Tommy Lee Jones creó un antagonista complejo que trascendía los clichés del género. Su Samuel Gerard poseía la determinación implacable de Javert, pero con una humanidad que lo hacía comprensible.
1994: Léon, el profesional del estilo
Besson regresó con una obra aún más refinada. «Léon: El profesional» era un estudio de personajes disfrazado de película de acción, una reflexión sobre la soledad envuelta en secuencias coreografiadas con precisión quirúrgica.
Jean Reno creó un asesino de una melancolía profunda. Su Léon poseía la elegancia letal de Jef Costello en «El silencio de un hombre», ese mismo aire de profesional solitario que tanto admiraba Melville.
La relación entre Léon y Mathilda añadía una dimensión emocional que elevaba la película muy por encima de sus contemporáneas. Besson entendía que la acción sin corazón es mero ruido.
1995: Heat, la cumbre del género
Michael Mann nos entregó la obra maestra definitiva del cine de acción de los noventa. «Heat» era un estudio existencial sobre hombres definidos por su profesión, una reflexión sobre el honor entre enemigos.
La secuencia del tiroteo en las calles de Los Ángeles constituye una de las cumbres técnicas del cine de acción. Mann filmó la violencia con una frialdad documental que la hacía aún más impactante.
De Niro y Pacino crearon personajes especulares: el ladrón profesional y el policía obsesivo unidos por un código de honor que trasciende la ley.
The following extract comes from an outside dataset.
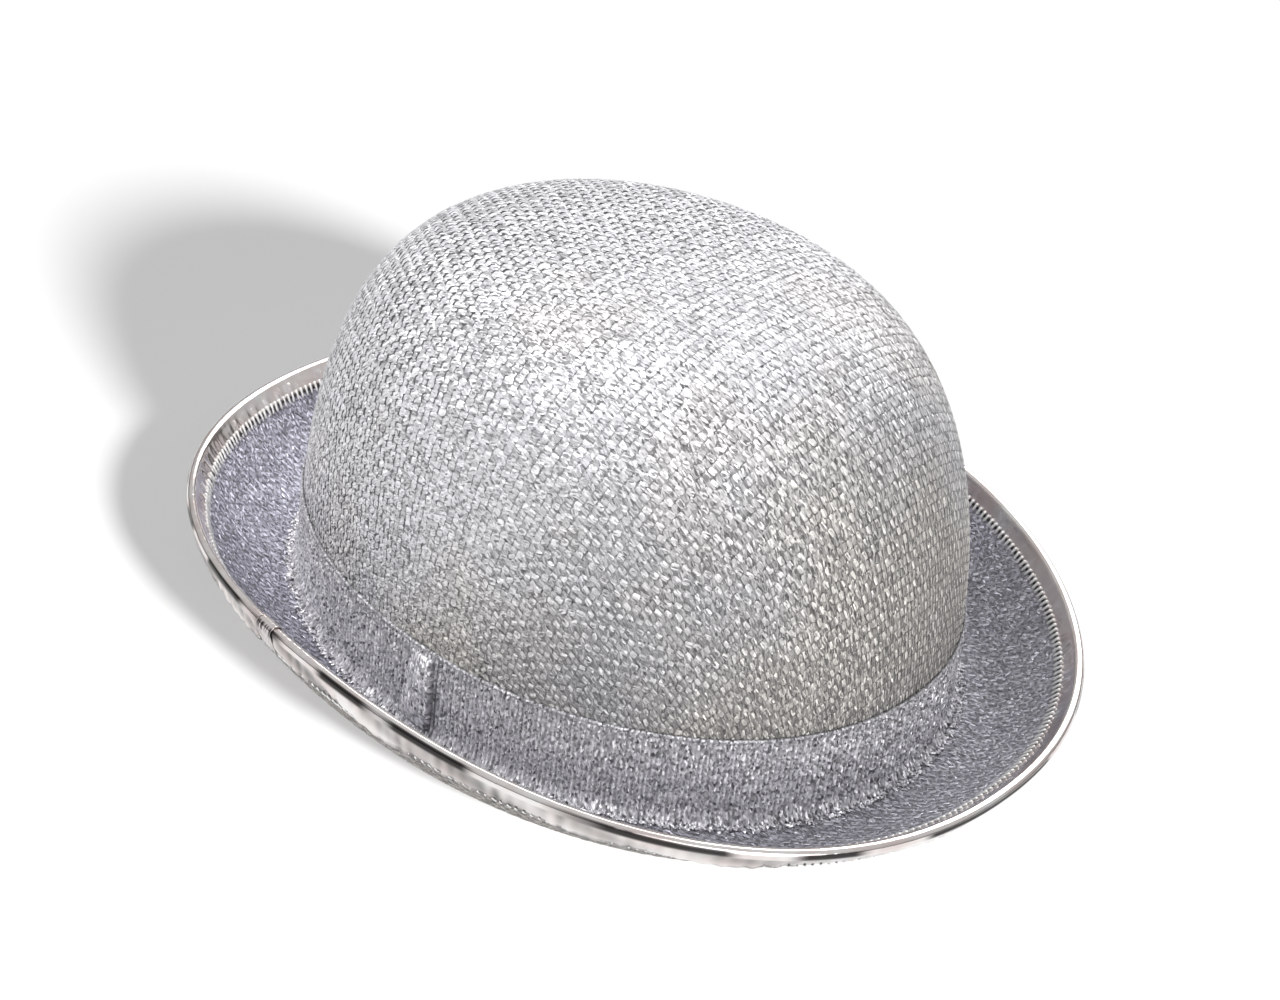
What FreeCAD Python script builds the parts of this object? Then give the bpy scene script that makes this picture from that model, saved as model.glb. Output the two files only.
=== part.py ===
"""Bowler hat: a covered costume bowler, built as the separate pieces it is sewn from.

Frame, in millimetres: +Z up, the front of the hat faces -Y, the wearer's left is +X.
The origin is on the surface that the hat stands on, under the middle of the brim.
Angles round the hat are in degrees from the front, rising towards the wearer's left.

Two families of shapes make every piece.  Crown layers are nested domes, each a set
distance inside the outer face of the crown cover.  Brim layers follow one section
curve, which leaves the head line flat and curls up to the rim, each a set distance
above or below the middle of the brim board.
"""
import FreeCAD, Part
import math
import os

# ---- driving dimensions -------------------------------------------------------------
# Crown, measured on the outer face of its cover at the head line.
CROWN_HALF_LENGTH = 105.0
CROWN_HALF_WIDTH = 86.5
CROWN_HEIGHT = 116.0        # above the top face of the brim
CROWN_PLAN_POWER = 2.05     # 2 is an ellipse, more is squarer
CROWN_SIDE_POWER = 3.7      # roundness of the shoulder, seen from the side
CROWN_TOP_POWER = 2.42

# Brim, measured on the outside of the bead that edges it.
BRIM_HALF_LENGTH = 139.6
BRIM_HALF_WIDTH = 114.8
BRIM_PLAN_POWER = 2.16
RIM_HEIGHT = 23.5           # mean height of the wire above the middle of the board
RIM_RISE = 4.6              # the sides stand this much higher, front and back lower
SIDE_CURL = 78.0            # slope of the brim where it meets the wire, in degrees
END_CURL = 50.0
CURL_HANDLE = 0.52          # length of the steep part, as a share of the rim height
FLAT_HANDLE = 0.45          # length of the flat part, as a share of the brim width

# Thicknesses.
KNIT = 0.6                  # knitted cover on the crown
FORMER = 1.5                # moulded crown former
COLLAR = 1.0                # upstanding collar of the brim board, inside the crown
SWEATBAND = 0.8
BOARD = 1.6                 # moulded brim board
BRIM_KNIT = 0.5             # knitted covers on the brim
TAPE = 0.2                  # foil binding tape
BAND = 0.9                  # hat band
LINING = 0.4
THREAD = 0.5
CLEARANCE = 0.1             # between pieces that lie on each other without glue

# Wires.
EDGE_WIRE_RADIUS = 0.8
HEAD_WIRE_RADIUS = 0.6
FERRULE_RADIUS = 1.15
FERRULE_LENGTH = 16.0

# Heights and widths of the trim.
BAND_HEIGHT = 27.2
BINDING_TOP = 6.0           # width of the tape on the top face
BINDING_UNDER = 6.5
STITCH_LINE = 5.0           # distance of the tape's stitches from the wire
SWEATBAND_HEIGHT = 31.5
COLLAR_HEIGHT = 8.0
LINING_TURN = 80.0          # height where the side lining meets the tip
JOIN_ANGLE = 96.0           # where the ends of the hat band meet
JOIN_WIDTH = 9.0
JOIN_BULGE = 1.5
SEAM_TAPE_WIDTH = 12.0
LAP_ANGLE = 79.0            # where the tape ends
LAP_LENGTH = 7.0
LABEL_WIDTH = 22.0
LABEL_DROP = 20.0
LABEL_THICKNESS = 0.5
LABEL_ROLL_RADIUS = 0.3

POINTS_ROUND = 48           # points on each closed level curve
CROWN_LEVELS = 9            # levels up the wall, and as many again over the top
BRIM_LEVELS = 9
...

Su encuentro en la cafetería es puro teatro filmado con maestría cinematográfica.
1996: La Roca, el nacimiento de un estilo
Michael Bay irrumpió con una propuesta visual revolucionaria. «La Roca» estableció un nuevo lenguaje: montaje frenético, cámara en constante movimiento, explosiones como punctum dramático.
Sean Connery aportó la elegancia clásica necesaria para equilibrar la modernidad técnica de Bay. Su presencia recordaba que el carisma del intérprete sigue siendo fundamental.
La película funcionaba como puente entre el cine de acción clásico y la nueva era digital. Bay entendía que el espectáculo debía servir a la emoción, no sustituirla.
1997: Con Air y Face/Off, el año de la exuberancia
Nicolas Cage se convirtió en el actor definitorio del cine de acción de los noventa. Su capacidad para equilibrar intensidad dramática y excentricidad interpretativa lo convertía en el intérprete perfecto para una década que no temía los excesos.
«Face/Off» llevó el concepto de identidad intercambiable hasta sus últimas consecuencias. Woo demostró que la acción podía ser metáfora. El intercambio de rostros era una reflexión sobre la naturaleza de la identidad.
1998: Corre, Lola, corre, la experimentación europea
Tom Tykwer demostró que el cine de acción podía ser laboratorio formal. «Corre, Lola, corre» utilizaba la estructura repetitiva para explorar conceptos filosóficos sobre el destino.
La película alemana probaba que la acción no necesitaba grandes presupuestos para resultar efectiva. La energía visual de Tykwer creaba una experiencia cinematográfica única.
Franka Potente construyó una heroína completamente diferente. Su Lola era pura determinación en movimiento, una fuerza de la naturaleza guiada por el amor.
1999: Matrix, la revolución definitiva
Los hermanos Wachowski cerraron la década con una obra que cambiaría para siempre el cine de acción. «Matrix» era filosofía pop envuelta en secuencias revolucionarias.
La técnica del «bullet time» representó un salto técnico comparable a la llegada del sonoro. Pero los Wachowski entendían que la innovación técnica debía servir a la narrativa.
Keanu Reeves creó en Neo un héroe para la era digital. La película funcionaba simultáneamente como espectáculo y reflexión sobre la condición humana en la era tecnológica.
Los años noventa del cine de acción nos enseñaron que el género podía aspirar a la grandeza artística sin renunciar al entretenimiento popular. Cada película aportó algo único al lenguaje cinematográfico.
La década demostró que la acción, cuando está en manos de verdaderos cineastas, puede alcanzar las mismas cotas de excelencia que cualquier otro género. Una lección que el cine actual haría bien en recordar.